While working on implementing a QBUS device on an FPGA we reached a point of writing the Verilog code for the bus arbitration. In one particular place in the code we could see, plain as day, that there was a race condition. This triggered a vague memory from years ago of being told about how there was a design flaw in the UNIBUS that could, on rare occasion, lead to a bus-arbitration failure, and that this was discovered and fixed in the QBUS design.
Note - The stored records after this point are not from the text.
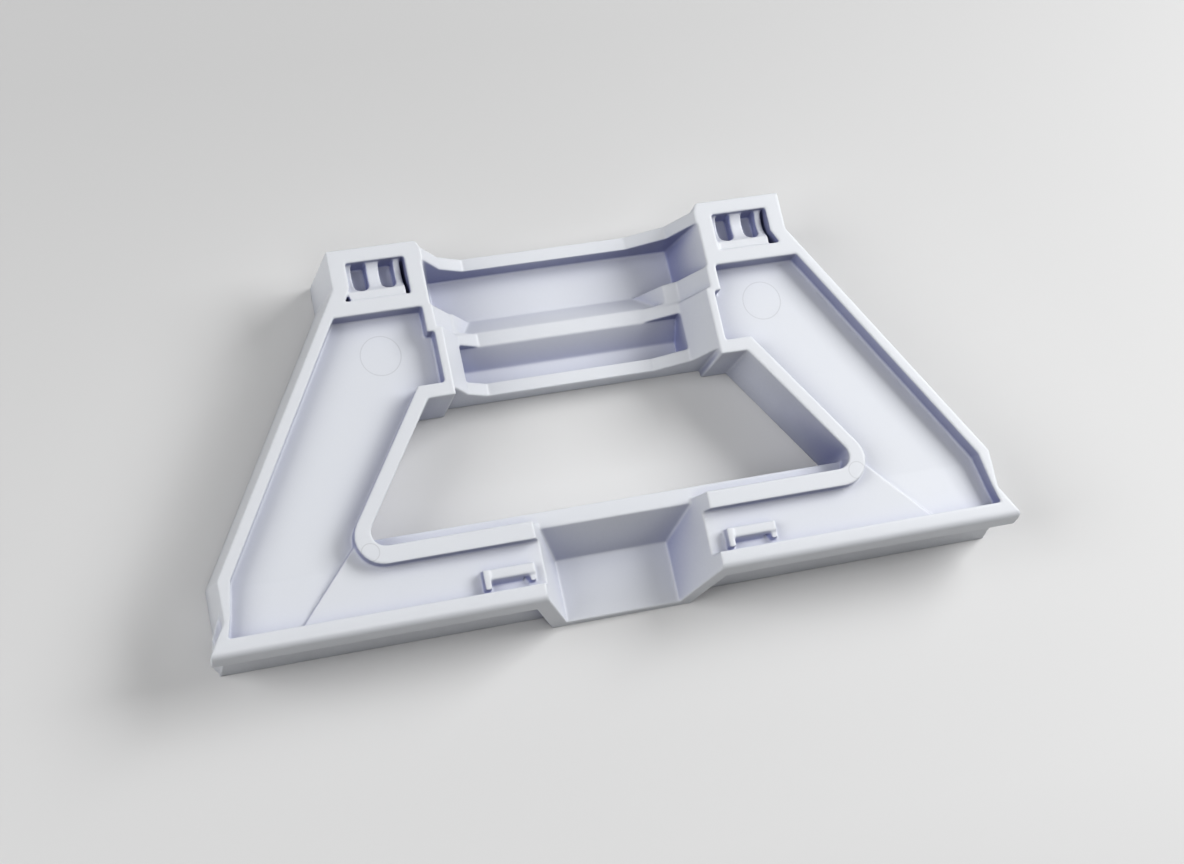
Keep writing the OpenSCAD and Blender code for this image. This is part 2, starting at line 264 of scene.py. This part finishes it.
def tableMaterial(name, settings):
    mat = bpy.data.materials.new(name)
    mat.use_nodes = True
    nodes, links = mat.node_tree.nodes, mat.node_tree.links
    shader = nodes["Principled BSDF"]
    coords = nodes.new("ShaderNodeTexCoord")
    axes = nodes.new("ShaderNodeSeparateXYZ")
    links.new(coords.outputs["Object"], axes.inputs["Vector"])
    # painted light: the table colour goes from lighter in front to darker behind
    tint = spread(nodes, links, axes.outputs["Y"], -settings["fade"], settings["fade"],
                  settings["paintedLightFront"], settings["paintedShadeBack"])
    links.new(tint, shader.inputs["Base Color"])
    shader.inputs["Roughness"].default_value = settings["rough"]
    shader.inputs["Specular IOR Level"].default_value = settings["gloss"]

    # the far table shows the colour of the room
    away = nodes.new("ShaderNodeVectorMath")
    away.operation = "LENGTH"
    links.new(coords.outputs["Object"], away.inputs[0])
    far = spread(nodes, links, away.outputs["Value"], settings["hazeStart"], settings["hazeEnd"], 0, 1)
    path = nodes.new("ShaderNodeLightPath")
    haze = nodes.new("ShaderNodeEmission")
    haze.inputs["Color"].default_value = (*settings["haze"], 1)
    mix = nodes.new("ShaderNodeMixShader")
    links.new(reckon(nodes, links, "MULTIPLY", far, path.outputs["Is Camera Ray"]), mix.inputs["Fac"])
    links.new(shader.outputs["BSDF"], mix.inputs[1])
    links.new(haze.outputs["Emission"], mix.inputs[2])
    links.new(mix.outputs["Shader"], nodes["Material Output"].inputs["Surface"])
    return mat


print("table")
h = table["half"]
floorMesh = bpy.data.meshes.new("table")
floorMesh.from_pydata([(-h, -h, 0), (h, -h, 0), (h, h, 0), (-h, h, 0)], [], [(0, 1, 2, 3)])
floorMesh.materials.append(tableMaterial("paleTablePaintedLight", table))
floor = link(bpy.data.objects.new("table", floorMesh))


# Three soft panels: the main one low on the right, two fills
panels = {"keyPanel": {"place": (0.72, 0.25, 0.60), "size": (0.6, 0.45), "power": 9.5},
          "topPanel": {"place": (0.0, -0.32, 1.1), "size": (0.7, 0.7), "power": 2.7},
          "leftPanel": {"place": (-0.80, 0.10, 0.66), "size": (0.6, 0.6), "power": 5.8}}


def softPanel(name, place, size, power):
    lamp = bpy.data.lights.new(name, "AREA")
    lamp.shape = "RECTANGLE"
    lamp.size, lamp.size_y = size
    lamp.energy = power
    obj = link(bpy.data.objects.new(name, lamp))
    obj.location = place
    obj.rotation_mode = "QUATERNION"
    obj.rotation_quaternion = (-Vector(place)).to_track_quat("-Z", "Y")
    return obj


# the room itself gives no light and is only seen behind the table
def plainRoom(name, tint):
    world = bpy.data.worlds.new(name)
    bpy.context.scene.world = world
    world.use_nodes = True
    nodes, links = world.node_tree.nodes, world.node_tree.links
    back = nodes["Background"]
    back.inputs["Color"].default_value = (*tint, 1)
    path = nodes.new("ShaderNodeLightPath")
    links.new(path.outputs["Is Camera Ray"], back.inputs["Strength"])


print("light")
for name, settings in panels.items():
    softPanel(name, **settings)
plainRoom("room", table["haze"])


# The photograph's own view
view = {"sensor": 36.0, "lens": 62.722, "near": 0.01, "far": 50.0, "place": (-0.155571, -0.141288, 0.596057),
        "right": (0.956, -0.209588, 0.205274), "up": (0.152161, 0.952485, 0.263856),
        "back": (-0.250821, -0.221012, 0.942466)}
print("camera")
lens = bpy.data.cameras.new("camera")
lens.sensor_fit = "HORIZONTAL"
lens.sensor_width = view["sensor"]
lens.lens = view["lens"]
lens.clip_start = view["near"]
lens.clip_end = view["far"]
eye = link(bpy.data.objects.new("camera", lens))
axes = [(*view[name], 0) for name in ("right", "up", "back")]
eye.matrix_world = Matrix(axes + [(*view["place"], 1)]).transposed()
bpy.context.scene.camera = eye
bpy.context.scene.view_settings.view_transform = "Standard"
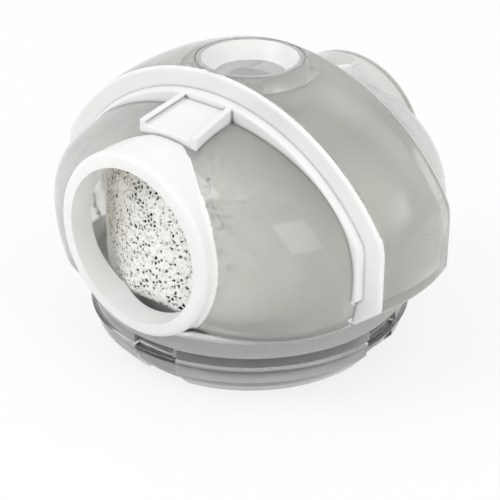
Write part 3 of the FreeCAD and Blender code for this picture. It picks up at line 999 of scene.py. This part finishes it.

So here was the problem we had heard about all those years ago, clear in the Verilog code, and that lead to an effort to understand the problem and find a workable solution. This paper is our attempt to document the results for the benefit of anyone who follows. As far as we know, this knowledge was passed word-of-mouth within the DEC community and has not been written down until now.

Bus Arbitration

We assume the reader has some knowledge of the Unibus and QBUS but may not know in detail how bus arbitration works on these two buses. For those details, refer to DEC's PDP-11 Bus Handbook. [1] It covers both the Unibus and QBUS and we will refer to timing diagrams by page number in that reference.

For anyone actually working with these buses, it's worth your time to refer to multiple sources for the bus description. DEC's specs are pretty good but they learned things over time and occasionally had editing errors. Another take on the Unibus is found in PDP-11 Unibus Design Description [2] and a later description of the QBUS (which has some details about block mode transfers that I haven't seen elsewhere) is found in Appendix F of the KA680 CPU Module Technical Manual. [3]

General Description

A computer bus connects a processor (sometimes multiple processors) and peripheral devices together and allows data transfers between the various components. As a general rule, one and only one device may be in control of the bus at any time. Usually this would be the processor, reading and writing to main memory and I/O devices as it executes instructions, but from time to time it is useful to hand off this bus-master role to other devices in the system, either so they can access memory directly (DMA) or so they can interrupt the processor and give it an interrupt vector.

The mechanism whereby the processor hands over control of the bus to exactly one device is called bus arbitration. Computer designers have invented a variety of means of doing this arbitration but a generic description of how DEC does it on the Unibus and QBUS follows.

A device requesting the bus asserts a common open collector signal (wired OR) to the processor. When the processor sees this and is ready, the bus arbitration circuitry in the processor asserts a bus grant line that is daisy-chained down the bus (i.e. wired from an 'out' pin on one slot to an 'in' pin on the next sequential slot, for every pair of adjacent slots).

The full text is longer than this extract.